Your task is to print the material below exactly as presented.

* _Information shown_
-- begin --
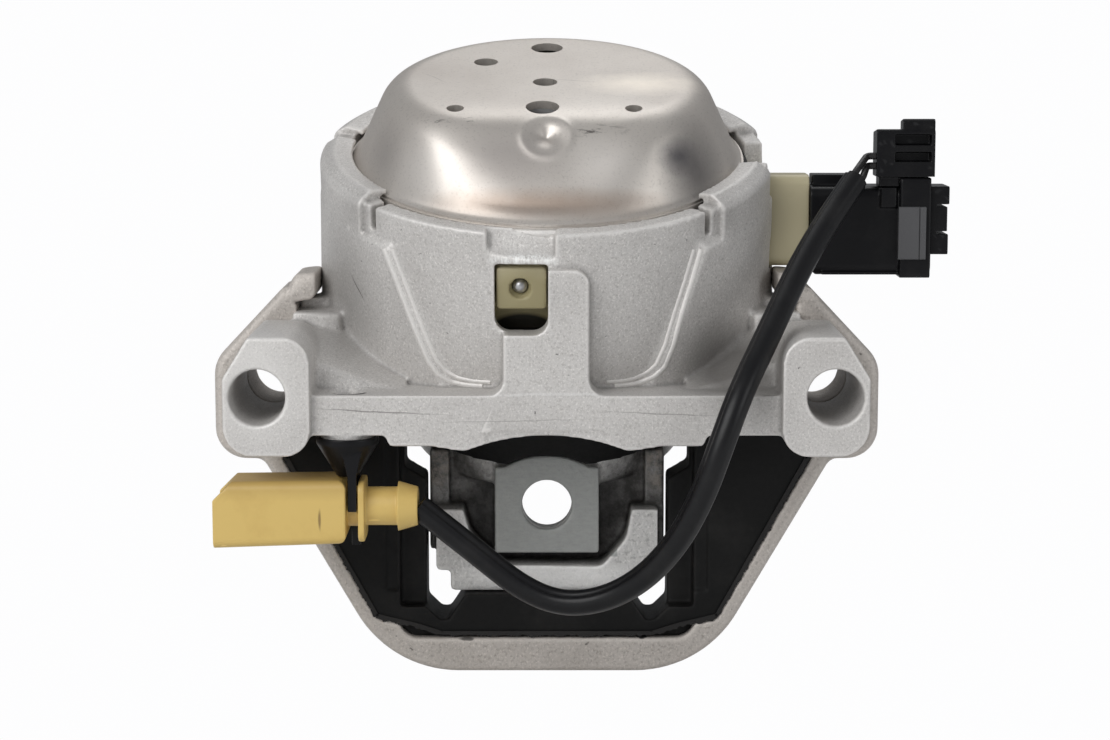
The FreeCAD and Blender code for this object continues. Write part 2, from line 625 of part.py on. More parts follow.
turned_body("plunger", [
    ("0", MEMBRANE_LEVEL + " - plunger_thick / 2"),
    ("plunger_radius", MEMBRANE_LEVEL + " - plunger_thick / 2"),
    ("plunger_radius", MEMBRANE_LEVEL + " + plunger_thick / 2"),
    ("stem_radius + 4", MEMBRANE_LEVEL + " + plunger_thick / 2"),
    ("stem_radius", MEMBRANE_LEVEL + " + plunger_thick / 2 + 4"), ("stem_radius", "-yoke_bottom - 2.4"),
    ("0", "-yoke_bottom - 2.4")])


# Main spring and core

def relief_cutter(radius, near, far):
    return rod(radius, V(0, near, -size.relief_level), V(0, far, -size.relief_level))


def main_spring():
    """The load-bearing rubber cone, hollow on its fluid side, relieved in front for the bolt."""
    bonded = size.pot_radius - size.pot_wall - size.rim_play - size.ring_wall
    low = -size.disc_level
    top = -size.pot_depth + size.pot_floor
    outline = [(0, low), (size.spring_foot, low), (size.spring_foot + 1.2, low + 3),
               (size.spring_top - 0.3, -size.pot_depth - 1), (size.spring_top - 0.3, top), (bonded, top),
               (bonded, RING_TOP), (bonded - 5, RING_TOP), (17, low + 10), (0, low + 10)]
    solid = moved(turned(outline))
    far = size.core_front + size.core_thick + 0.5
    return solid.cut(relief_cutter(size.relief_radius, size.core_front - 20, far))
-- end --
* _Correct output_
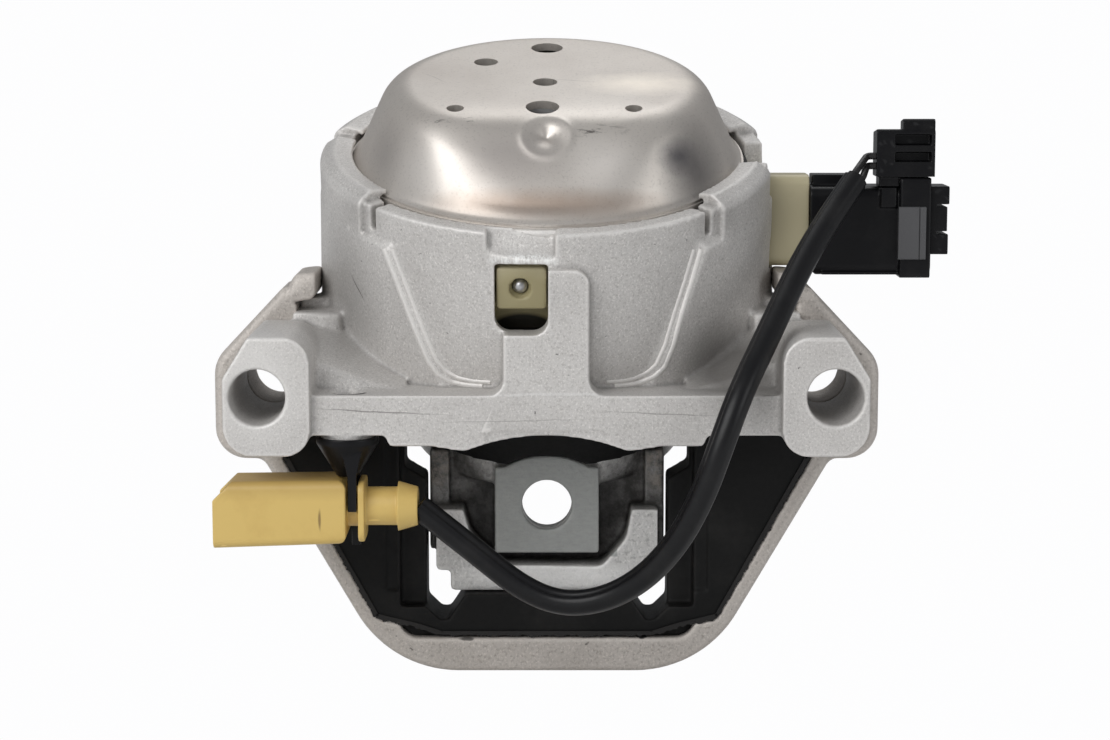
The FreeCAD and Blender code for this object continues. Write part 2, from line 625 of part.py on. More parts follow.
turned_body("plunger", [
    ("0", MEMBRANE_LEVEL + " - plunger_thick / 2"),
    ("plunger_radius", MEMBRANE_LEVEL + " - plunger_thick / 2"),
    ("plunger_radius", MEMBRANE_LEVEL + " + plunger_thick / 2"),
    ("stem_radius + 4", MEMBRANE_LEVEL + " + plunger_thick / 2"),
    ("stem_radius", MEMBRANE_LEVEL + " + plunger_thick / 2 + 4"), ("stem_radius", "-yoke_bottom - 2.4"),
    ("0", "-yoke_bottom - 2.4")])


# Main spring and core

def relief_cutter(radius, near, far):
    return rod(radius, V(0, near, -size.relief_level), V(0, far, -size.relief_level))


def main_spring():
    """The load-bearing rubber cone, hollow on its fluid side, relieved in front for the bolt."""
    bonded = size.pot_radius - size.pot_wall - size.rim_play - size.ring_wall
    low = -size.disc_level
    top = -size.pot_depth + size.pot_floor
    outline = [(0, low), (size.spring_foot, low), (size.spring_foot + 1.2, low + 3),
               (size.spring_top - 0.3, -size.pot_depth - 1), (size.spring_top - 0.3, top), (bonded, top),
               (bonded, RING_TOP), (bonded - 5, RING_TOP), (17, low + 10), (0, low + 10)]
    solid = moved(turned(outline))
    far = size.core_front + size.core_thick + 0.5
    return solid.cut(relief_cutter(size.relief_radius, size.core_front - 20, far))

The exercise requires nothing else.